Two hamlets, one parish charter
A single parchment from 1258 merged the hamlets of Santa Maria and Sardoura under one parish council. For the next seven centuries the rhythm was immutable: prune in February, plant maize in April, harvest grapes in September, distil bagaço before Christmas. The settlement was finally upgraded to vila status in 2003, just as Portugal’s interior began to hollow out. Yet Santa Maria de Sardoura still counts 2,274 residents and, more remarkably, delivered a 79 per cent turn-out at the last local elections — one of the highest rates in the country, proof that civic muscle has not yet atrophied.
Where the wine is green and the beef is blonde
Drive the lane that drops into the Vale de S. Gens at dawn and you’ll see why the Portuguese call it vinho verde. The Atlantic’s morning breath condenses on the vines, keeping the grapes taut and tart. Between the estuaries of the S. Gens, S. Paúl and Vale de Sá, 140 smallholders still train their vines on granite posts or up poplar trees, creating a patchwork recognised under the Vinho Verde PDO.
Every September the Largo do Fundo Adro, a sloping square beside the 17th-century church, is cordoned off for the Festa do Vinho, Gastronomia e Atividades. Forty stalls, one generator-powered bandstand, three nights of concertinas and bass drums. Producers pour the new vintage from enamel jugs; grandmothers sell toucinho-do-céu almond slabs wrapped in grease-proof paper; teenage boys linger at the assador waiting for skewers of blonde Arouquesa beef, a PDO breed that grazes the same upland meadows the vines can’t reach.
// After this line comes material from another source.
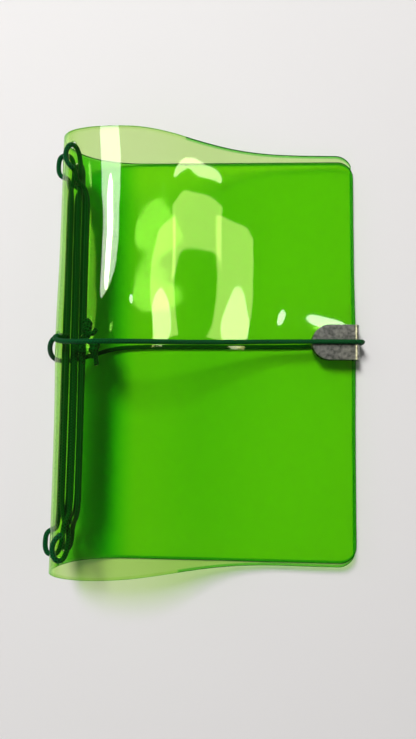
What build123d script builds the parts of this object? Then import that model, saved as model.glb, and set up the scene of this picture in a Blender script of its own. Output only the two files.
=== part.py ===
from build123d import *
from math import cos, pi, radians, sin
import os

# Refillable pocket notebook cover: one clear sheet folded round a soft spine, a spine elastic laced
# through it for the refills, a closure elastic round the outside and a metal clip on the fore edge.
# Frame: +Z up with the notebook lying on its back cover, +X to the fore edge, +Y to the head.

# ---- cover sheet ----
sheet_height = 134.0  # head to tail
sheet_t = 0.6
corner_r = 5.5  # fore-edge corners
hinge_gap = 0.9  # slot between two zones at a bend line, so that they can fold
cover_lift = 1.6  # underside of the back cover, which lies on the closure elastic

# The sheet is one 204 mm strip, followed from the back fore edge round the spine to the front one.
# Each zone is a row of tangent bends (length in mm, turn in degrees, negative towards the front).
zones = {
    "back_cover": [(68, 0), (7, -1), (17, -41)],
    "spine_strip": [(10, -48), (12, -86)],
    "spine_bend_front": [(22, -16)],
    "front_cover_slope": [(10, -31), (12, 20)],
    "front_cover": [(12, 3), (12, 20), (22, 0)],
}
sheet_width = sum(length for bends in zones.values() for length, turn in bends)
spine_u = sheet_width / 2  # the fold's centre line, along the strip

# ---- elastics: round cord, a rubber core in a braided sleeve ----
cord_d = 1.5
cord_gap = 0.15  # air between a cord and the sheet that it lies on
hole_d = 2.4
hole_from_edge = (4.75, 11.75)  # outer and inner hole of each pair
column_u = {"front": spine_u + 9, "centre": spine_u + 0.5, "back": spine_u - 7}
bight_lift = 2.3  # how far a bight's centreline stands outside the sheet
turn_depth = 1.9  # how far inside the sheet a strand turns to go out through its hole
cord_bend_r = 1.5

# ---- closure and clip ----
closure_y = 4.0
closure_u = spine_u + 7.0
clip_length = 15.3
clip_width = 11.3
clip_t = 0.5
clip_overhang = 1.8
clip_height = 3.6


def walk(u, lift=0.0):
    """The point (x, z) at distance u along the strip, that far outside its middle surface, and the
    heading there in degrees. The back fore edge is at x = 0 here."""
    x, z, heading = 0.0, 0.0, 180.0
    for length, turn in [bend for bends in zones.values() for bend in bends]:
        part = min(u, length)
        turned = turn * part / length
        mid = radians(heading + turned / 2)
        chord = part
        if turned:
            chord = 2 * part / radians(abs(turned)) * sin(radians(abs(turned)) / 2)
        x, z = x + chord * cos(mid), z + chord * sin(mid)
        heading += turned
        u -= part
        if u <= 0:
            break
    side = radians(heading + 90)
    return x + lift * cos(side), z + lift * sin(side), heading


# The row's origin is the middle of the footprint: the spine bights stick out on the left, and the
# closure elastic's bend on the right.
cord_r = cord_d / 2
bend_x_local = walk(sheet_width)[0] + clip_overhang + 0.05 + cord_r  # the bend's centreline
left_local = min(walk(spine_u + step / 10, bight_lift + cord_r)[0] for step in range(-40, 60))
right_local = bend_x_local + cord_r
fore_x = (right_local - left_local) / 2 - right_local
sheet_z = cover_lift + sheet_t / 2


def place(u, y, lift=0.0):
    """A point of the row: along the strip, across it, and outside (or inside) its middle surface."""
    x, z, heading = walk(u, lift)
    return Vector(fore_x + x, y, sheet_z + z)


def outward(u):
    """The sheet's outward normal at u."""
    return (place(u, 0, 1) - place(u, 0, 0)).normalized()


# ---- cover zones ----
def add_outline(u_from, u_to, bends_from, bends):
    """Draws one zone's cross-section: its outer face, its inner face and the two cut ends."""
    marks = [u_from]
    edge = bends_from
    for length, turn in bends:
        edge += length
        marks.append(min(edge, u_to))
    for lift in (sheet_t / 2, -sheet_t / 2):
        for a, b, (length, turn) in zip(marks, marks[1:], bends):
            ends = [flat_point(u, lift) for u in (a, (a + b) / 2, b)]
            if turn:
                ThreePointArc(*ends)
            else:
                Line(ends[0], ends[2])
    for u in (u_from, u_to):
        Line(flat_point(u, sheet_t / 2), flat_point(u, -sheet_t / 2))


def flat_point(u, lift):
    """The point (x, z) for a sketch on the XZ plane."""
    point = place(u, 0, lift)
    return (point.X, point.Z)


def hole_centres():
    """Every hole in the spine strip: (distance along the strip, y)."""
    rows = [side * (sheet_height / 2 - off) for off in hole_from_edge for side in (1, -1)]
    laced = [(u, y) for u in column_u.values() for y in rows]
    return laced + [(closure_u, closure_y)]


os.makedirs("parts", exist_ok=True)
bend_lines = []
zone_start = 0.0
for zone_name, bends in zones.items():
    zone_end = zone_start + sum(length for length, turn in bends)
    first = zone_start + (hinge_gap / 2 if zone_start > 0 else 0)
    last = zone_end - (hinge_gap / 2 if zone_end < sheet_width else 0)
    with BuildPart() as zone:
        with BuildSketch(Plane.XZ.offset(-sheet_height / 2)):
            with BuildLine():
                add_outline(first, last, zone_start, bends)
            make_face()
        extrude(amount=sheet_height)
        if zone_name in ("back_cover", "front_cover"):
            fore_corners = zone.edges().filter_by(Axis.Z).group_by(Axis.X)[-1]
            fillet(fore_corners, radius=corner_r)
        if zone_name == "spine_strip":
            for u, y in hole_centres():
                with Locations(Plane(place(u, y, 1.5), z_dir=outward(u))):
                    Hole(radius=hole_d / 2, depth=3)
    zone.part.label = zone_name
    export_step(zone.part, f"parts/{zone_name}.step")
    if zone_end < sheet_width:
        bend_lines.append((zone_name, place(zone_end, 0)))
    zone_start = zone_end


# ---- elastics ----
def make_cord(name, route, radii):
    """Writes a cord: straight runs joined by tangent arcs, its sleeve and core as one solid."""
    with BuildPart() as cord:
        with BuildLine() as path:
            FilletPolyline(*route, radius=radii)
        with BuildSketch(Plane(origin=path.line @ 0, z_dir=path.line % 0)):
            Circle(cord_r)
        sweep(path=path.line)
    length = sum(edge.length for edge in path.line.edges())
    share = cord.part.volume / (pi * cord_r**2 * length)
    cord.part.label = name
    export_step(cord.part, f"parts/{name}.step")
    print(f"{name}: {length:.0f} mm long, volume {share:.4f} of section times length")


# Lanes of the six strands at any height of the spine, as (x from the fold's leftmost line, z above
# the back cover), and how far up the sheet they keep to them.
lanes = {
    "wall": (2.0, 14.8),
    "second": (3.3, 16.4),
    "third": (4.5, 14.7),
    "fourth": (5.8, 16.3),
    "fifth": (7.0, 14.6),
    "outer": (8.3, 16.4),
}
lane_end_y = 44.0
fold_x = place(spine_u, 0).X
inner_y = sheet_height / 2 - hole_from_edge[1]
outer_y = sheet_height / 2 - hole_from_edge[0]
deep = 2.7  # how far inside a strand turns in from its outer hole, past the one to the inner hole


def lane_point(lane, y):
    """A strand's point in its lane."""
    x, z = lanes[lane]
    return Vector(fold_x + x, y, sheet_z + z)


def bight(column, end, arriving):
    """The four corners of one outside bight, from the strand arriving inside to the one leaving.
    end is 1 at the head and -1 at the tail; the arriving strand uses the inner hole."""
    u = column_u[column]
    corners = [
        place(u, end * inner_y, -turn_depth),
        place(u, end * inner_y, bight_lift),
        place(u, end * outer_y, bight_lift),
        place(u, end * outer_y, -deep),
    ]
    return corners if arriving == "inner" else corners[::-1]


knot_r = 2.1
knot_centre = Vector(fold_x + 9.3, 7.5, sheet_z + 16.6)
strand_start = knot_centre + Vector(-0.9, knot_r - 0.2, -0.2)
strand_end = knot_centre + Vector(-0.9, -knot_r + 0.2, -0.2)

spine_route = [strand_start, lane_point("outer", lane_end_y)]
spine_route += bight("front", 1, "inner")
spine_route += [lane_point("fourth", lane_end_y), lane_point("fourth", -lane_end_y)]
spine_route += bight("front", -1, "inner")
spine_route += [lane_point("second", -lane_end_y), lane_point("second", lane_end_y)]
spine_route += bight("centre", 1, "inner")
spine_route += [lane_point("wall", lane_end_y), lane_point("wall", -lane_end_y)]
spine_route += bight("centre", -1, "inner")
spine_route += [lane_point("third", -lane_end_y), lane_point("third", lane_end_y)]
spine_route += bight("back", 1, "inner")
spine_route += [lane_point("fifth", lane_end_y), lane_point("fifth", -lane_end_y)]
spine_route += bight("back", -1, "inner")
spine_route += [lane_point("outer", -lane_end_y), strand_end]


def corner_radii(route, tight, gentle=25.0):
    """One radius for each corner: tight at a hole, gentle where a strand leaves its lane."""
    radii = []
    for before, corner, after in zip(route, route[1:], route[2:]):
        turn = (corner - before).get_angle(after - corner)
        radii.append(tight if turn > 45 else gentle)
    return radii


make_cord("spine_elastic", spine_route, corner_radii(spine_route, cord_bend_r))

# ---- closure elastic, in the four stretches that move with different parts of the cover ----
over = sheet_t / 2 + cord_gap + cord_r  # the centreline of a cord that lies on the sheet
front_edge = place(sheet_width, 0)
clip_top = front_edge.Z + sheet_t / 2 + 0.3 + clip_t
strand_z = clip_top + 0.15 + cord_r
clip_outer_x = front_edge.X + clip_overhang
clip_inner_x = clip_outer_x - clip_length
split_x = front_edge.X - 4.0  # the bend round the fore edge starts here
bend_x = fore_x + bend_x_local
bend_r = 2.5
bend_low_z = 3.2
stretch_gap = 0.3

front_run = [
    place(closure_u, closure_y, -turn_depth),
    place(closure_u, closure_y, over + 1.1),
    place(spine_u + 10.5, closure_y, over + 0.9),
    place(spine_u + 23, closure_y, over + 0.9),
    place(spine_u + 36, closure_y, over + 0.5),
    Vector(clip_inner_x - 2, closure_y, strand_z),
    Vector(split_x - stretch_gap, closure_y, strand_z),
]
make_cord("closure_front_run", front_run, [cord_bend_r, 3, 20, 20, 25])

edge_bend = [
    Vector(split_x, closure_y, strand_z),
    Vector(bend_x, closure_y, strand_z),
    Vector(bend_x, closure_y, bend_low_z),
]
make_cord("closure_edge_bend", edge_bend, [bend_r])

wrap_end_u = spine_u - 8.6
spine_wrap = [
    place(closure_u - 2.4, closure_y - 0.5, over + 0.1),
    place(closure_u - 5.2, closure_y - 1.8, over + 0.6),
    place(spine_u - 3, closure_y - 2.4, over + 0.7),
    place(wrap_end_u, closure_y - 1.2, over + 0.2),
]
make_cord("closure_spine_wrap", spine_wrap, [5, 6])

back_run = [
    place(wrap_end_u - 2.0, closure_y - 0.9, over + 0.3),
    place(spine_u - 19, closure_y, over + 1.3),
    Vector(place(spine_u - 30, 0).X, closure_y, cord_r),
    Vector(bend_x, closure_y, cord_r),
    Vector(bend_x, closure_y, bend_low_z - stretch_gap),
]
make_cord("closure_back_run", back_run, [20, 20, 2.0])


# ---- knots: each is a ball of wrapped cord with its cut tail ----
def make_knot(name, centre, radius, tail_to):
    """A plain knot with one tail that ends at tail_to."""
    tail = tail_to - centre
    with BuildPart() as knot:
        with Locations(centre):
            Sphere(radius=radius)
        with BuildSketch(Plane(origin=centre, z_dir=tail)):
            Circle(cord_r)
        extrude(amount=tail.length)
    knot.part.label = name
    export_step(knot.part, f"parts/{name}.step")


make_knot("spine_elastic_knot", knot_centre, knot_r, knot_centre + Vector(3.4, -0.8, 1.2))
closure_knot_centre = place(closure_u, closure_y, -turn_depth - 4.4) + Vector(5.0, -4.2, -0.4)
make_knot("closure_elastic_knot", closure_knot_centre, 1.9, closure_knot_centre + Vector(1.2, -5.0, 1.0))

# ---- clip: a D-shaped leaf above the front cover, bent round its fore edge and under it ----
leaf_r = clip_width / 2 - 0.01  # the inner end is a half round
bend_outer_r = 1.7
with BuildPart() as clip:
    with BuildSketch(Plane.XZ.offset(-(closure_y + clip_width / 2))):
        with BuildLine():
            FilletPolyline(
                (clip_inner_x, clip_top),
                (clip_outer_x, clip_top),
                (clip_outer_x, clip_top - clip_height),
                (clip_inner_x, clip_top - clip_height),
                radius=bend_outer_r,
            )
            FilletPolyline(
                (clip_inner_x, clip_top - clip_t),
                (clip_outer_x - clip_t, clip_top - clip_t),
                (clip_outer_x - clip_t, clip_top - clip_height + clip_t),
                (clip_inner_x, clip_top - clip_height + clip_t),
                radius=bend_outer_r - clip_t,
            )
            Line((clip_inner_x, clip_top), (clip_inner_x, clip_top - clip_t))
            Line((clip_inner_x, clip_top - clip_height), (clip_inner_x, clip_top - clip_height + clip_t))
        make_face()
    extrude(amount=clip_width)
    leaf_corners = clip.edges().filter_by(Axis.Z).group_by(Axis.X)[0]
    fillet(leaf_corners, radius=leaf_r)
clip.part.label = "edge_clip"
export_step(clip.part, "parts/edge_clip.step")

# ---- the places that the record needs ----
print(f"footprint: fold {fold_x:.3f}, fore edge {fore_x:.3f}, left {fore_x + left_local:.3f}, bend {bend_x + cord_r:.3f}")
for zone_name, line in bend_lines:
    print(f"bend line after {zone_name}: x {line.X:.3f} z {line.Z:.3f}")
print(f"front cover z {front_edge.Z:.3f}, clip top {clip_top:.3f}, leaf under {clip_top - clip_height:.3f}")
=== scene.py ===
"""Looks for the clear pocket notebook cover: soft sheet, laced elastics, clip, studio and camera."""

import math

import bmesh
import bpy
import numpy as np
from mathutils import Matrix, Vector


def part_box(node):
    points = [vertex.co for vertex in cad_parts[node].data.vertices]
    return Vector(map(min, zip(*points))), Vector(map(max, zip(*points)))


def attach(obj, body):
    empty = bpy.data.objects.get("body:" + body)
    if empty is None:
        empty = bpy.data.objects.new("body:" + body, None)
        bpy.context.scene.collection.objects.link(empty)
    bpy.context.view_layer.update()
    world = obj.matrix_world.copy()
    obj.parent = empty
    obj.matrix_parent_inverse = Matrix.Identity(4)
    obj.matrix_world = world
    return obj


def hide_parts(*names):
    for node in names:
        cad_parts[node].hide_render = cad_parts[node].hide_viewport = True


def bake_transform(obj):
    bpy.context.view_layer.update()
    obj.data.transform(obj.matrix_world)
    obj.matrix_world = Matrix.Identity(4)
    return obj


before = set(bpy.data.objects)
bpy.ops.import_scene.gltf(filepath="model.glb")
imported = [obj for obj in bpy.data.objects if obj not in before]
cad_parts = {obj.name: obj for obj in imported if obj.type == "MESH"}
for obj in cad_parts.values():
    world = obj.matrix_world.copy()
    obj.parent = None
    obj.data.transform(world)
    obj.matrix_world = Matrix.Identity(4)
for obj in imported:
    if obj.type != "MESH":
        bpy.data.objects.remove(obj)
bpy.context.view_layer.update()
MM = 0.001

# ---- cover sheet, as in the CAD: one strip followed from the back fore edge round the spine ----
SHEET_HEIGHT = 134.0
SHEET_T = 0.6
CORNER_R = 5.5
SPINE_U = 102.0
SHEET_WIDTH = 204.0
BACK_FORE_X = 47.776
FRONT_FORE_X = 46.36
BACK_Z = 1.9
FRONT_Z = 5.841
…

A care home that keeps the village alive
Behind the primary school, the Santa Maria de Sardoura Social Centre employs 130 people — astonishing for a parish this size. Part care home, part sheltered workshop, it includes the district’s only vocational rehabilitation unit, teaching joinery, horticulture and catering to adults with disabilities. The payroll underwrites the café, the mini-market, even the parish’s Wi-Fi contract, turning social provision into local GDP.
Walks that follow water, not way-markers
There are no signed trails, no Rota-approved distances, yet the geography invites you in. Park by the church, descend the cobbled calçada past the last house and you are instantly between hedges of hydrangea and fig. Thirty minutes later the path spills onto a river beach of bleached stones where the Sardoura finally yields to the Douro. In winter the air smells of wet slate and wood smoke; in late April the slopes flare yellow with broom. Turn back at dusk and the terraces glow like copper plates, the vines catching the low sun that also gilds the square’s single café. Inside, they are already decanting the first bottle of the evening — a pale, slightly spritz white that tastes of apple skin and the Atlantic’s distant swell.